I feel at peace here, but also lonely: not the loneliness of not having people to talk to, but a sort of universal loneliness that seems to stem from being 44 and single, and I dont know what the future holds. I have started to notice changes to my body: my hair and nails are growing faster, and my psoriasis has completely vanished. The lack of stress, the walks, and my Spartan diet of Greek yoghurt, Greek salads, beans, tuna and nuts and honey are helping. The only anxiety I have now is about money, so I am starting to look for a part time job on the island (which, without a car or scooter is not easy, but I cant afford my transportation. ) But, when I wake up in the morning and dont feel exhausted any longer, or manage to make my way up steep hills in the sun without collapsing, and see how my face looks less puffy, I know that leaving my job and the regular paychecks was a good idea.
Now, in this extreme heat, I think about how cold it was last month, and how, on my way home after my walks in the evenings, I would stop off at the local kafeneion, the mens café. This is an institution where women still are not really welcomed, a bastion of Greek (and Albanian) men from 19-90 years, who gather each night to talk about politics, drink coffee and ouzo, play pool, and smoke heavily. I had forgotten how much the Greeks smoke, and by 7.30pm the café would be a haze of cigarette smoke wafting under fluorescent lights. After a quick brandy to warm me up for the walk home (I am not a drinker but the brandy has become a ritual) in the dark, I would leave behind my new admirers: two charming 23 yr olds who were either desperate after the long, rainy winter or were into mind older women; the ex-mayor of Pelekas, a sleazy old man with swept back grey hair and a red Alfa Romeo; and a sweet and handsome 29 yr old called Yiannis.

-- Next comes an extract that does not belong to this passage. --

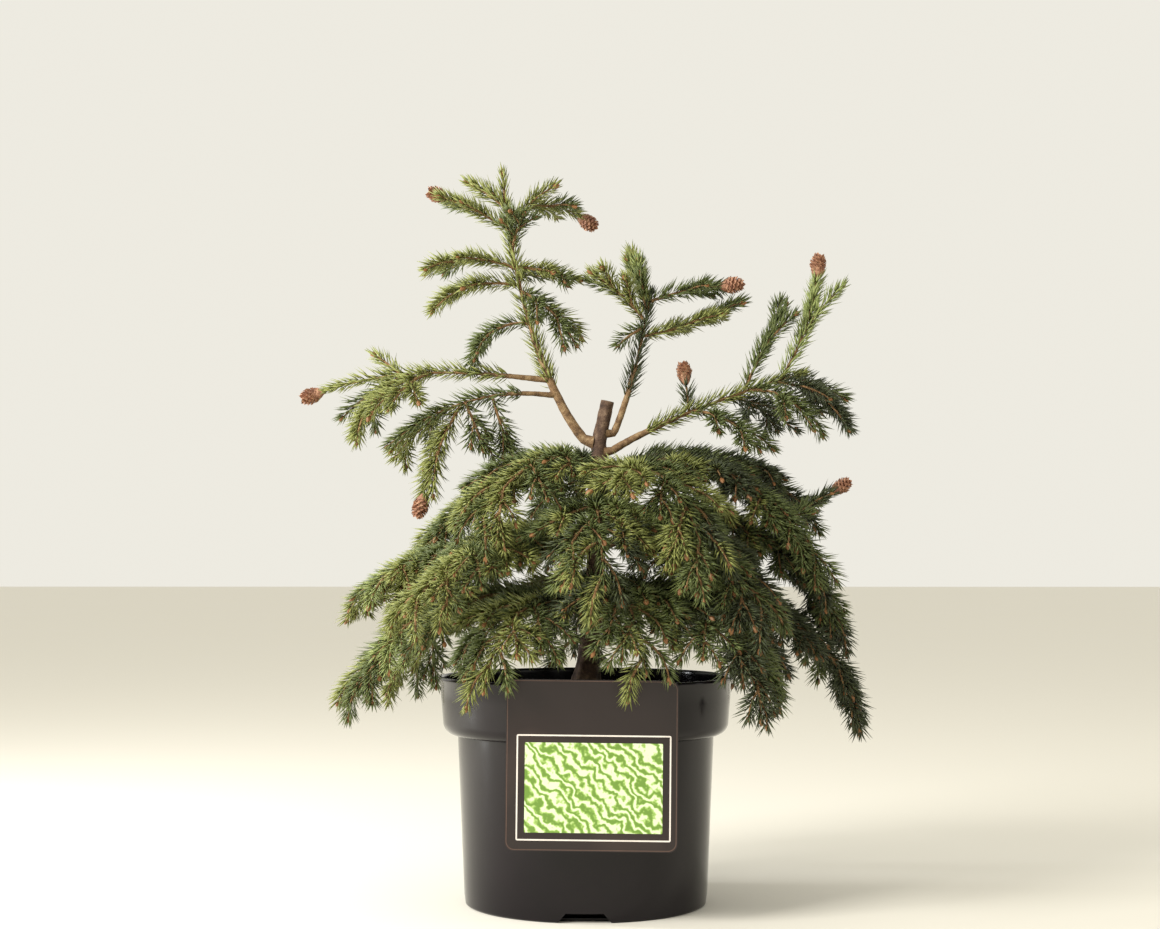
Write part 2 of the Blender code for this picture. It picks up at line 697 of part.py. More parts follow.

I find out that there is a rumor in the village that I have come here to find a husband, because I am alone and have arrived very early, but a Greek husband is the last thing I need. However if you are single, female, and in need of some attention, I recommend visiting a Greek village before the tourist season starts. Not only am I getting more compliments than Ive had in years, I only have to walk down the street and my new boyfriends are shouting my name telling me how beautiful I am.
After a few weeks this attention becomes annoying, but its ironic. In San Diego I was all but invisible. Here in Corfu, surrounded by stray dogs, the donkeys and the wildflowers, and my Greek admirers, I am the Cindy Crawford of Pelekas.